Yes and no. I am perhaps spoiling the pedagogy here (which I take is the essence of the exercise), but just so we're clear, I talking about instead of computing the length of the list and then seeing it equals 1, just checking the CDR of the list to see if it is NIL (which works out to be the same). I am not sure I know of compilers that will do this optimization. Perhaps a Haskell compiler can? I am almost certain that no Common Lisp compilers do this, so that's something to keep in mind. In Paul Graham's books, one of the first examples he gives is a function that basically does this test efficiently (it's in On Lisp and probably Ansi CL).
Common Lisp has a feature called compiler macros. They are a pretty cool feature that allows users to write these kinds of source level optimizations. However, so you don't shoot yourself in the foot, you can only define these kind of optimization for user defined symbols (i.e. functions like EQUAL are off limits). You can get around this, if you really want.
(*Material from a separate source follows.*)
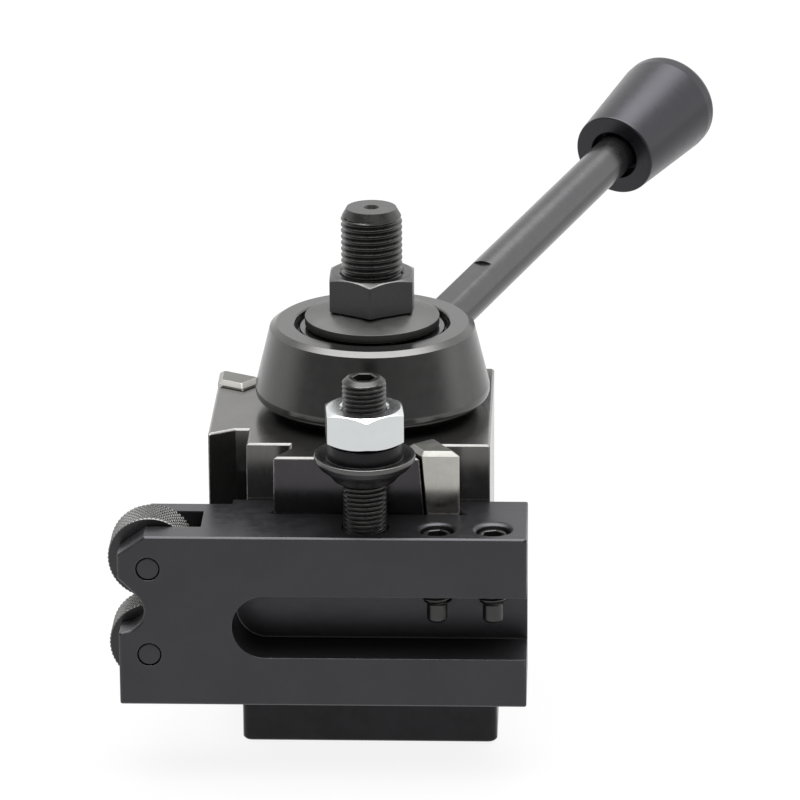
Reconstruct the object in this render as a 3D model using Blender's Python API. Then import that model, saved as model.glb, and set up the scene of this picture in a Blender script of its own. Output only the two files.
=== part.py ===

Point is, you can implement this optimization yourself, but it is pretty narrow in applicability.
BTW, I just tried to write this compiler macro myself and succeeded in shooting myself in the foot.
Regarding your second post: your exit form makes no sense. How is it ever true? Given a list L, with length x, how is it ever true that x=x-n unless n=0? That is what you have written.
Also, you might get more interest if you properly formatted your code. It is hard to read they way it is written.